Items listed in a dataset
§
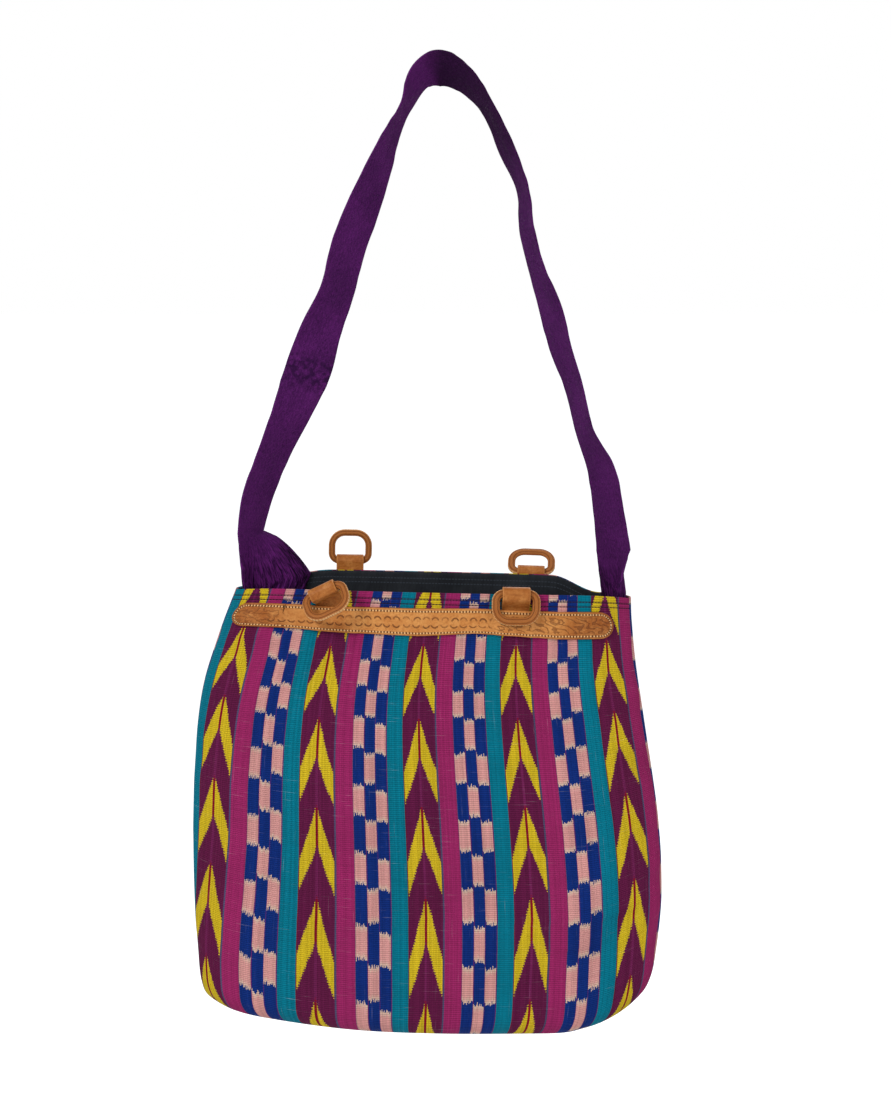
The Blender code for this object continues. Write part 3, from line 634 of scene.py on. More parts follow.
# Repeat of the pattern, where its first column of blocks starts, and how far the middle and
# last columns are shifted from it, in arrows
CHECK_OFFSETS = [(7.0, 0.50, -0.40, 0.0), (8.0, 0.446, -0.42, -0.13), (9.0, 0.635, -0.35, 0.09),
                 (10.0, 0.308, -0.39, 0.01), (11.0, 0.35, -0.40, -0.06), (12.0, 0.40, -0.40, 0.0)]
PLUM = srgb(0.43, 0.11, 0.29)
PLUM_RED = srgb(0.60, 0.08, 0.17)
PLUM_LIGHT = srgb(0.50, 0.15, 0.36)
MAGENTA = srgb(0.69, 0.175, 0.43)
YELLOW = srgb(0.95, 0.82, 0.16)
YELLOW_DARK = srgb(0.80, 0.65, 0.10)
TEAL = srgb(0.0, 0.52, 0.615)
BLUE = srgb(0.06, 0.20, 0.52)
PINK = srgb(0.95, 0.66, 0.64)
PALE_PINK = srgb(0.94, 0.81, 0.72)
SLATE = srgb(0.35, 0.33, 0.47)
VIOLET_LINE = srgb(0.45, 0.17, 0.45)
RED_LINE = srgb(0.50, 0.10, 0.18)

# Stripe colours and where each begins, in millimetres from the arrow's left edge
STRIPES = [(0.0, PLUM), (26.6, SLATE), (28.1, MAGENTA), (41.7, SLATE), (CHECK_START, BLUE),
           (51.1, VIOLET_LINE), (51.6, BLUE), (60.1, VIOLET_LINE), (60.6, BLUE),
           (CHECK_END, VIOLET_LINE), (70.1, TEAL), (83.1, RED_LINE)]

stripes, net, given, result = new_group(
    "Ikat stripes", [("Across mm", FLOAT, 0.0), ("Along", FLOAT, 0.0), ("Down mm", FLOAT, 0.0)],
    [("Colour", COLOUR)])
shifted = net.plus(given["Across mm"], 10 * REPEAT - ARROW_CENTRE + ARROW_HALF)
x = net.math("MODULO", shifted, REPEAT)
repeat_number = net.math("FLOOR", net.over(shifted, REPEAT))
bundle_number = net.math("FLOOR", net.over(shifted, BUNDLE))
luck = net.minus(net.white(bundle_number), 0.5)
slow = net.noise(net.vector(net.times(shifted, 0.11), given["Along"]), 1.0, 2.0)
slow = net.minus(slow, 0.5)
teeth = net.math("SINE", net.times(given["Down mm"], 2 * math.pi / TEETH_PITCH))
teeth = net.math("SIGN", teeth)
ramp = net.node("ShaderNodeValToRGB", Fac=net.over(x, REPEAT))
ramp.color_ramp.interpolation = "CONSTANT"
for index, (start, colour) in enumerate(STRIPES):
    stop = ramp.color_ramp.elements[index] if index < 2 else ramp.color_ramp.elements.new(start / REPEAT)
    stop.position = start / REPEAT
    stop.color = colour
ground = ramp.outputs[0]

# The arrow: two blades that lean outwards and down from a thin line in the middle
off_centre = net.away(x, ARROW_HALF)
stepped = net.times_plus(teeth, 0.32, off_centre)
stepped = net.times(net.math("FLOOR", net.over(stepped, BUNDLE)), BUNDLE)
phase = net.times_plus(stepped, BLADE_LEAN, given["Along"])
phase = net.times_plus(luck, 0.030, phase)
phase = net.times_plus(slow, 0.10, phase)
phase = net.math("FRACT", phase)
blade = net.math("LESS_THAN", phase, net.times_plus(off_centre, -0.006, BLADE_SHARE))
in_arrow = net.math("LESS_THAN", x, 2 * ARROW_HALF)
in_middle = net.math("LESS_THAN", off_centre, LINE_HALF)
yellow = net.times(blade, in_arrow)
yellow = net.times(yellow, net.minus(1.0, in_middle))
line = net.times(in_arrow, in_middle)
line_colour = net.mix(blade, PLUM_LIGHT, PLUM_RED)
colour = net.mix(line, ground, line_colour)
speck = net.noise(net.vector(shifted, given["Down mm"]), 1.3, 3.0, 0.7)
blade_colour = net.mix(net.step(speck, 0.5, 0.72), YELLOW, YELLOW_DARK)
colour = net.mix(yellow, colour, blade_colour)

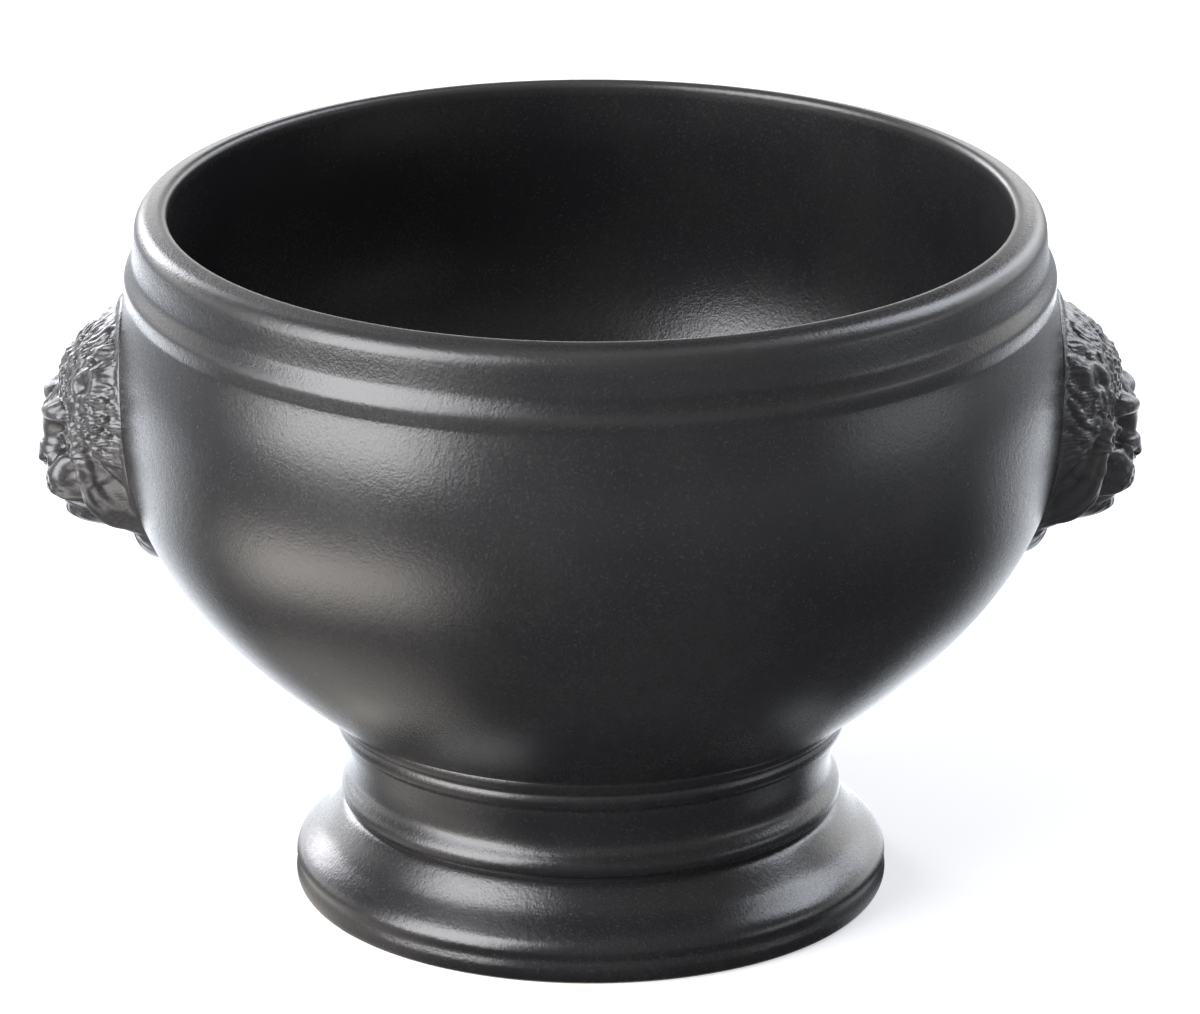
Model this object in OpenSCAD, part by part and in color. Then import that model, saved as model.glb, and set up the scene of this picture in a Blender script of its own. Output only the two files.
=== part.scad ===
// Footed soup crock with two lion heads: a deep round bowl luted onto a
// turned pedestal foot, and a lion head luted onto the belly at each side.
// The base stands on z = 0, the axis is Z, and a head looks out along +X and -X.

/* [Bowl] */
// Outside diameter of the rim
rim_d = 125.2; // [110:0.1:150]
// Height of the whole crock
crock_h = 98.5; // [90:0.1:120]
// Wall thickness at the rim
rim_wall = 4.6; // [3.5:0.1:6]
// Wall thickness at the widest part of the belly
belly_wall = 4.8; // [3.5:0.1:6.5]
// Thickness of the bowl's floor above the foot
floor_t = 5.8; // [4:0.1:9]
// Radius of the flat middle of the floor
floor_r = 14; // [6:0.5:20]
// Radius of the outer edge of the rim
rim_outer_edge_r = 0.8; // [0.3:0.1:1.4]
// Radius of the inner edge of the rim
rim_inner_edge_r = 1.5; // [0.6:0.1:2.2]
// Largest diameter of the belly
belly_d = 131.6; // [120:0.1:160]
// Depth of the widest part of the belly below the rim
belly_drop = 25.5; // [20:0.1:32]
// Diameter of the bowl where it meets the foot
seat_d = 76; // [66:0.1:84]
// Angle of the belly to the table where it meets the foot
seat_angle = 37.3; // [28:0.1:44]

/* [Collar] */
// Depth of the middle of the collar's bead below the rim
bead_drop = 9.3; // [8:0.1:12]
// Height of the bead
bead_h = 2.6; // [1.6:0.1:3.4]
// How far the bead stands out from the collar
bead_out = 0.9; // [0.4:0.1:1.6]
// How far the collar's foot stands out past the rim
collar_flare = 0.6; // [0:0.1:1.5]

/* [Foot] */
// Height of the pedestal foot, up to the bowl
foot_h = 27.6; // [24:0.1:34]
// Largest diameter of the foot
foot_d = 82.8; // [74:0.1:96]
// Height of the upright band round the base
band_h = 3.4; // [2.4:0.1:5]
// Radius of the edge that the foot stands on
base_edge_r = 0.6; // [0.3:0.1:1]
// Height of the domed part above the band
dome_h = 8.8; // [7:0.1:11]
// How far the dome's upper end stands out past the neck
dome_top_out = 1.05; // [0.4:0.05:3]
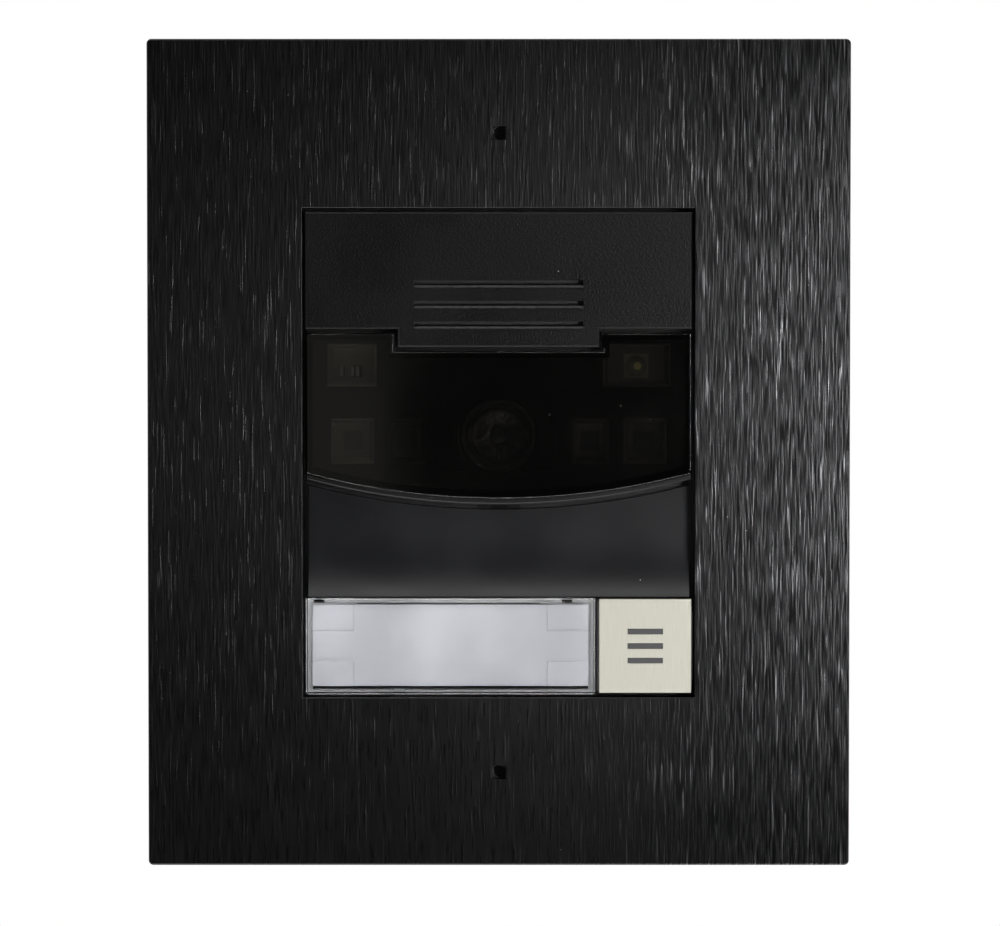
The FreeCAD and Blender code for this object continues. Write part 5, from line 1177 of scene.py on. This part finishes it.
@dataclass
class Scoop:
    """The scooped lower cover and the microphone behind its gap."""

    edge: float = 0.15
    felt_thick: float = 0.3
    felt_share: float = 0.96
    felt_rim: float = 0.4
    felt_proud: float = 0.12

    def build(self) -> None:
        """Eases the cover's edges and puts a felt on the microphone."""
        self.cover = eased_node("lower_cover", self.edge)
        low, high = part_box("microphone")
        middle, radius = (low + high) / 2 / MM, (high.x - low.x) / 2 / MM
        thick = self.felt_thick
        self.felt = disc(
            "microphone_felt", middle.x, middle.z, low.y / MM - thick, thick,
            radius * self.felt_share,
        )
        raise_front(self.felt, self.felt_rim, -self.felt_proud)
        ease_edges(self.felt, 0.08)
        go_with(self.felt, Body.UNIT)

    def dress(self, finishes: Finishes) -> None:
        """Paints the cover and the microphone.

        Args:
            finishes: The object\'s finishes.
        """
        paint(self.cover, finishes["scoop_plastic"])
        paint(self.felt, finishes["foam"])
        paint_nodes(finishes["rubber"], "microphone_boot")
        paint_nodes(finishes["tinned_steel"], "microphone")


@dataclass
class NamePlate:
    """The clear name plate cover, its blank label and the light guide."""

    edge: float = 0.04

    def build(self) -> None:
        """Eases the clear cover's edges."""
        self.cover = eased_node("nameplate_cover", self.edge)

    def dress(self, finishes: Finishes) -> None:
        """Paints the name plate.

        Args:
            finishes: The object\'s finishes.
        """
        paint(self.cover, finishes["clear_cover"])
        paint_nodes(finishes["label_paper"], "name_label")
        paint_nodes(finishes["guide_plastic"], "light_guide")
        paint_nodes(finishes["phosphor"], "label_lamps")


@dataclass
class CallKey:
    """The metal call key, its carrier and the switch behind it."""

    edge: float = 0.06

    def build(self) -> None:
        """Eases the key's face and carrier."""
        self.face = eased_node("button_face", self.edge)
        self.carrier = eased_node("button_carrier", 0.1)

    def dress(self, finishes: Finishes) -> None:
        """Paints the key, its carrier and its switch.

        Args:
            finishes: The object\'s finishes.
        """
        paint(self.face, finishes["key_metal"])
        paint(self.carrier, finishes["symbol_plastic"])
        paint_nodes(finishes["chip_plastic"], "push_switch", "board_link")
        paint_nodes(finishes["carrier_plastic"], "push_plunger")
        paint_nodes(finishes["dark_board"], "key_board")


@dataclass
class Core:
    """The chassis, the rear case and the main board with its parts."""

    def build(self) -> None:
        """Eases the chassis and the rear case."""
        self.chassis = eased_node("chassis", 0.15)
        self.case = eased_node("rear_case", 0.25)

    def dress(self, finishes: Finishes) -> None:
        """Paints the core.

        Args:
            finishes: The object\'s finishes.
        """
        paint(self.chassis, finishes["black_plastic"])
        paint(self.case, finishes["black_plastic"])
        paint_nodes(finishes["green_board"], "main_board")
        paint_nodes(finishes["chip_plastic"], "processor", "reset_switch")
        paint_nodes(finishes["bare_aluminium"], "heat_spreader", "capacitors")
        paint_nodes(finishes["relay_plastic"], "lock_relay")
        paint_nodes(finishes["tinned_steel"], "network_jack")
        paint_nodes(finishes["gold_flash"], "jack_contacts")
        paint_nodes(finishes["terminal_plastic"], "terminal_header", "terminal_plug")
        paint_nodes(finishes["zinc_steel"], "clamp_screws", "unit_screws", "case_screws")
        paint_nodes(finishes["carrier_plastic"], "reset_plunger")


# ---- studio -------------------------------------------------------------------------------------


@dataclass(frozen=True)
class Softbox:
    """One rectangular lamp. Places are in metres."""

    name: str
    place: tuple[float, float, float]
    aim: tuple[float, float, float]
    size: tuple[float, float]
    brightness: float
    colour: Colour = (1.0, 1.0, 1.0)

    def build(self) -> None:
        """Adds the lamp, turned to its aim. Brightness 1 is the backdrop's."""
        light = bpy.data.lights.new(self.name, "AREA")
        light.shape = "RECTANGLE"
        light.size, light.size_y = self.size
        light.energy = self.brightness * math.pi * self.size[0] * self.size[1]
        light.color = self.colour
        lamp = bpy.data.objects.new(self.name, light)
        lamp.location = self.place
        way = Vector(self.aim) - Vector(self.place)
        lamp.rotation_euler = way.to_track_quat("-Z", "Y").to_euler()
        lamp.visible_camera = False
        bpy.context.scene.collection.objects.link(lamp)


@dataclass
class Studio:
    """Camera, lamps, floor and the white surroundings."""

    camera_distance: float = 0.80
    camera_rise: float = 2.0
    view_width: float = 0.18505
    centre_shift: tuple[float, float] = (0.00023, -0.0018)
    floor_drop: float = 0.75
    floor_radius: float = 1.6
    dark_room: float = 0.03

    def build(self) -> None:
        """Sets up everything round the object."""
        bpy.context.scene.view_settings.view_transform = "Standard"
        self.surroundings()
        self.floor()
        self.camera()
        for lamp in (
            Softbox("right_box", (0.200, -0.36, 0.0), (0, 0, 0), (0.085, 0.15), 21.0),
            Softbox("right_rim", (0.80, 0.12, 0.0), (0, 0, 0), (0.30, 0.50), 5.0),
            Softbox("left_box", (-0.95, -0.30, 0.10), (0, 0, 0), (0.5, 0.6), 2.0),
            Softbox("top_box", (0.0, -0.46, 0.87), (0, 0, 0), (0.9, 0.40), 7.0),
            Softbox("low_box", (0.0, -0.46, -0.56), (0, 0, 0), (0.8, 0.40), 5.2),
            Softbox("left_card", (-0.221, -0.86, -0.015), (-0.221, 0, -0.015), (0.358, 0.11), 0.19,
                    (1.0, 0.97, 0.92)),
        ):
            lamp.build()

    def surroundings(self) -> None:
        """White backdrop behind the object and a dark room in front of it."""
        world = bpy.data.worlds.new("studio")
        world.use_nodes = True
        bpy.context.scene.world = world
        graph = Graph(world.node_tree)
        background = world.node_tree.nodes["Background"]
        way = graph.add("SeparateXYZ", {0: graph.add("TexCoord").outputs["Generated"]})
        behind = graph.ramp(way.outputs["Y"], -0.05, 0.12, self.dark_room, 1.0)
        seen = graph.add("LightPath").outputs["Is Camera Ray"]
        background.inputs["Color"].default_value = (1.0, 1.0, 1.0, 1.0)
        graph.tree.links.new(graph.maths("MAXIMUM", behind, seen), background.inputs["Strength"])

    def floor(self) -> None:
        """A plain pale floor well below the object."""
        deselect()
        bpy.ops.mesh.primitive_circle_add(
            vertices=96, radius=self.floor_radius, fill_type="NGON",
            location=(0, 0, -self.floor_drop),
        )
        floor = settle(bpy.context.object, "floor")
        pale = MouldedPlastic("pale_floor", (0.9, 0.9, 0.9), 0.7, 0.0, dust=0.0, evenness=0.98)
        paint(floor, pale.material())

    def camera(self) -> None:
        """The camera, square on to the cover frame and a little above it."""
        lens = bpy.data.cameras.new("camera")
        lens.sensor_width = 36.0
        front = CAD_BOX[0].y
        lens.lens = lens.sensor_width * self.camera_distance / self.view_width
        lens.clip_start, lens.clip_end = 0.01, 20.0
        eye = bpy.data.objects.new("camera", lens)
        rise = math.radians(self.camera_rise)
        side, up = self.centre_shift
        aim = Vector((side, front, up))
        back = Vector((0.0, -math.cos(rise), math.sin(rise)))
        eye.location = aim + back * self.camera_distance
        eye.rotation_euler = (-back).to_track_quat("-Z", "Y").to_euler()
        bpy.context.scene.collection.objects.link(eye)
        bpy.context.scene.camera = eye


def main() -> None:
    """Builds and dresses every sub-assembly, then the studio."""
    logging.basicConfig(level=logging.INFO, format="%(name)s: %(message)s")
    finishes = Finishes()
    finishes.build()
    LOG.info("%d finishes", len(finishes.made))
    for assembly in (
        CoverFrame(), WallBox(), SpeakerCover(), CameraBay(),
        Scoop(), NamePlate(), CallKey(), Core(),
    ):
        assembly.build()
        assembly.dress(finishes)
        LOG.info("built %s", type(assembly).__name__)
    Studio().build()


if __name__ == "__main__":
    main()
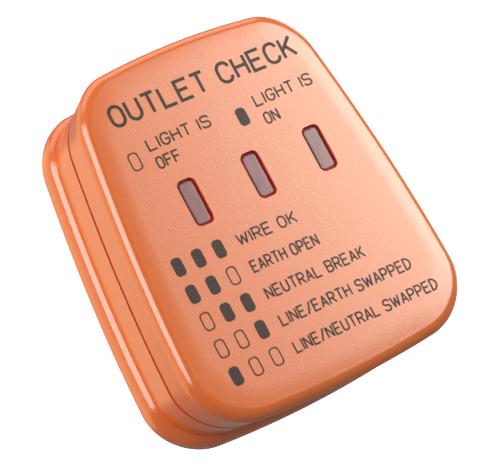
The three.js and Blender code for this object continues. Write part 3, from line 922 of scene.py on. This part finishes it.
§
WRITTEN EXERCISE
Please return every line from the first one in the records above down to the line containing "RED_LINE = srgb(0.50, 0.10, 0.18)", including both, exactly as written and nothing more.

RESULT OF THIS EXERCISE
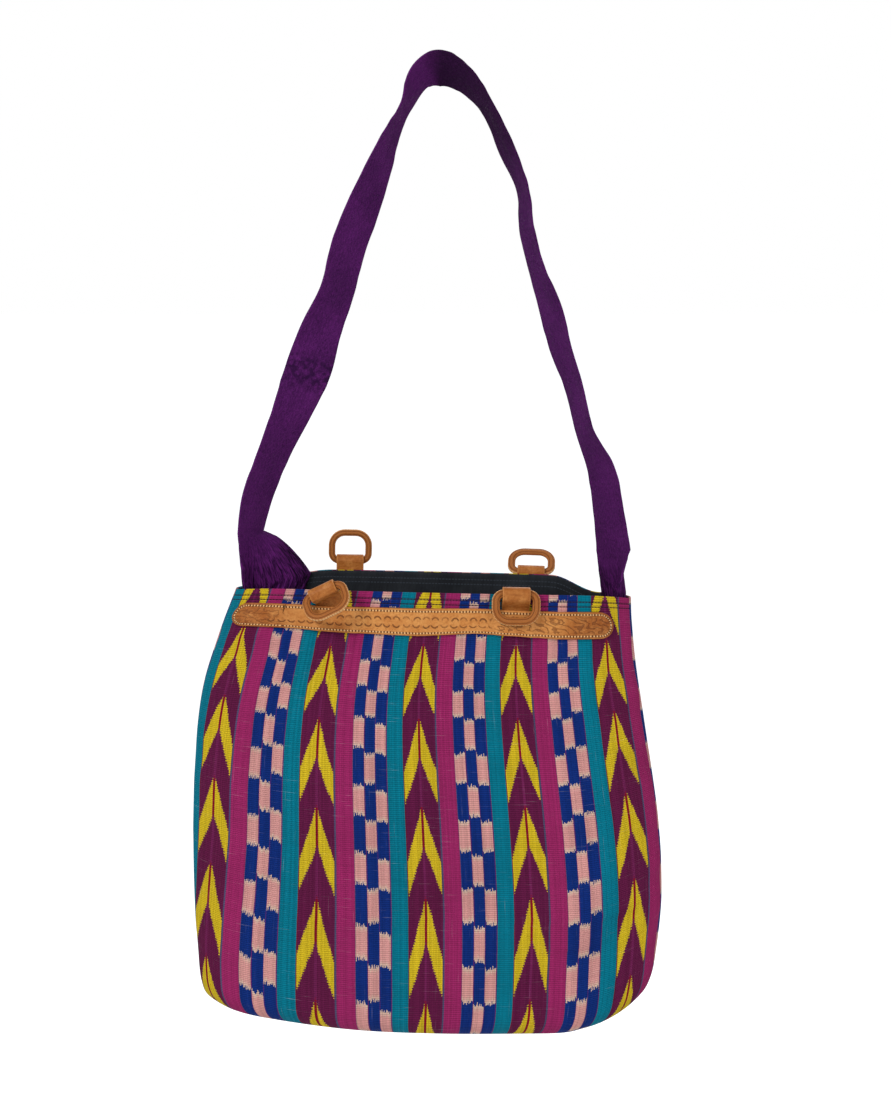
The Blender code for this object continues. Write part 3, from line 634 of scene.py on. More parts follow.
# Repeat of the pattern, where its first column of blocks starts, and how far the middle and
# last columns are shifted from it, in arrows
CHECK_OFFSETS = [(7.0, 0.50, -0.40, 0.0), (8.0, 0.446, -0.42, -0.13), (9.0, 0.635, -0.35, 0.09),
                 (10.0, 0.308, -0.39, 0.01), (11.0, 0.35, -0.40, -0.06), (12.0, 0.40, -0.40, 0.0)]
PLUM = srgb(0.43, 0.11, 0.29)
PLUM_RED = srgb(0.60, 0.08, 0.17)
PLUM_LIGHT = srgb(0.50, 0.15, 0.36)
MAGENTA = srgb(0.69, 0.175, 0.43)
YELLOW = srgb(0.95, 0.82, 0.16)
YELLOW_DARK = srgb(0.80, 0.65, 0.10)
TEAL = srgb(0.0, 0.52, 0.615)
BLUE = srgb(0.06, 0.20, 0.52)
PINK = srgb(0.95, 0.66, 0.64)
PALE_PINK = srgb(0.94, 0.81, 0.72)
SLATE = srgb(0.35, 0.33, 0.47)
VIOLET_LINE = srgb(0.45, 0.17, 0.45)
RED_LINE = srgb(0.50, 0.10, 0.18)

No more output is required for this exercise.